Problem to solve: The entries need to be copied exactly.
++++ Materials provided
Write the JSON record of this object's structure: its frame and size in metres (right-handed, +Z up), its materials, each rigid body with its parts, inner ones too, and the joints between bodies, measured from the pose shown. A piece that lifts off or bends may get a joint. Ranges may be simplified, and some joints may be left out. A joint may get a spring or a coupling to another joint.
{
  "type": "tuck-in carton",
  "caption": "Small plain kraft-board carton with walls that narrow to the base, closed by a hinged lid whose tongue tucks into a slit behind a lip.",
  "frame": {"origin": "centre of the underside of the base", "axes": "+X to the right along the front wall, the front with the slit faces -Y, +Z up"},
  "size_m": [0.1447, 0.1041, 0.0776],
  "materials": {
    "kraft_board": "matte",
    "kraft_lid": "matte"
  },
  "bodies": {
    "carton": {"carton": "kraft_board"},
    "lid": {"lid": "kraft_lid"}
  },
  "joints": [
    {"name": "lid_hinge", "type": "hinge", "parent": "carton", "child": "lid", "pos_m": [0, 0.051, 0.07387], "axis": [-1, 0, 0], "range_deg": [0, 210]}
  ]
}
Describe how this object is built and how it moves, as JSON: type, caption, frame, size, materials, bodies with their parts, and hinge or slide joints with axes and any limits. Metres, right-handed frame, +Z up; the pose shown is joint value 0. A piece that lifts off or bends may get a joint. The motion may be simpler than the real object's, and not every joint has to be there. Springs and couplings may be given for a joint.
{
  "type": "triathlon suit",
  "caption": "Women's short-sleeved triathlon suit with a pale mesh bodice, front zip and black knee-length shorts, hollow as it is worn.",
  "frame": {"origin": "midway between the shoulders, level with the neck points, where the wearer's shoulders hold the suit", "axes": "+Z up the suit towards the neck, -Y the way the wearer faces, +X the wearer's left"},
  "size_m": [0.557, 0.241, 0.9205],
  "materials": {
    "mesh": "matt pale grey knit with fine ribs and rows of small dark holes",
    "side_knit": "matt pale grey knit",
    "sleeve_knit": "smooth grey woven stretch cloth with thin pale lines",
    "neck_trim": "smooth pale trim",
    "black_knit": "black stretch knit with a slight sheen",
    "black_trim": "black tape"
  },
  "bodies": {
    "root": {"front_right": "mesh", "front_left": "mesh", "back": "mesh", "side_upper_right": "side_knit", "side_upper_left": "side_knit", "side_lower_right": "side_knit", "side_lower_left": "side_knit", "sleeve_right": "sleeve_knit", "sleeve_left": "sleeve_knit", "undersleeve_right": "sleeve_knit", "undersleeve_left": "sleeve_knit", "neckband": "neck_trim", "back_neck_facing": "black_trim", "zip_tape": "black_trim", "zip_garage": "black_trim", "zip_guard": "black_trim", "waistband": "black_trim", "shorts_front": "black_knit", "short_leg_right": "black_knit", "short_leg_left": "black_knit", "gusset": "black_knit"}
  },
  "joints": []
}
++++++++
Written reply:
Write the JSON record of this object's structure: its frame and size in metres (right-handed, +Z up), its materials, each rigid body with its parts, inner ones too, and the joints between bodies, measured from the pose shown. A piece that lifts off or bends may get a joint. Ranges may be simplified, and some joints may be left out. A joint may get a spring or a coupling to another joint.
{
  "type": "tuck-in carton",
  "caption": "Small plain kraft-board carton with walls that narrow to the base, closed by a hinged lid whose tongue tucks into a slit behind a lip.",
  "frame": {"origin": "centre of the underside of the base", "axes": "+X to the right along the front wall, the front with the slit faces -Y, +Z up"},
  "size_m": [0.1447, 0.1041, 0.0776],
  "materials": {
    "kraft_board": "matte",
    "kraft_lid": "matte"
  },
  "bodies": {
    "carton": {"carton": "kraft_board"},
    "lid": {"lid": "kraft_lid"}
  },
  "joints": [
    {"name": "lid_hinge", "type": "hinge", "parent": "carton", "child": "lid", "pos_m": [0, 0.051, 0.07387], "axis": [-1, 0, 0], "range_deg": [0, 210]}
  ]
}
Describe how this object is built and how it moves, as JSON: type, caption, frame, size, materials, bodies with their parts, and hinge or slide joints with axes and any limits. Metres, right-handed frame, +Z up; the pose shown is joint value 0. A piece that lifts off or bends may get a joint. The motion may be simpler than the real object's, and not every joint has to be there. Springs and couplings may be given for a joint.
{
  "type": "triathlon suit",
  "caption": "Women's short-sleeved triathlon suit with a pale mesh bodice, front zip and black knee-length shorts, hollow as it is worn.",
  "frame": {"origin": "midway between the shoulders, level with the neck points, where the wearer's shoulders hold the suit", "axes": "+Z up the suit towards the neck, -Y the way the wearer faces, +X the wearer's left"},
  "size_m": [0.557, 0.241, 0.9205],
  "materials": {
    "mesh": "matt pale grey knit with fine ribs and rows of small dark holes",
    "side_knit": "matt pale grey knit",
    "sleeve_knit": "smooth grey woven stretch cloth with thin pale lines",
    "neck_trim": "smooth pale trim",
    "black_knit": "black stretch knit with a slight sheen",
    "black_trim": "black tape"
  },
  "bodies": {
    "root": {"front_right": "mesh", "front_left": "mesh", "back": "mesh", "side_upper_right": "side_knit", "side_upper_left": "side_knit", "side_lower_right": "side_knit", "side_lower_left": "side_knit", "sleeve_right": "sleeve_knit", "sleeve_left": "sleeve_knit", "undersleeve_right": "sleeve_knit", "undersleeve_left": "sleeve_knit", "neckband": "neck_trim", "back_neck_facing": "black_trim", "zip_tape": "black_trim", "zip_garage": "black_trim", "zip_guard": "black_trim", "waistband": "black_trim", "shorts_front": "black_knit", "short_leg_right": "black_knit", "short_leg_left": "black_knit", "gusset": "black_knit"}
  },
  "joints": []
}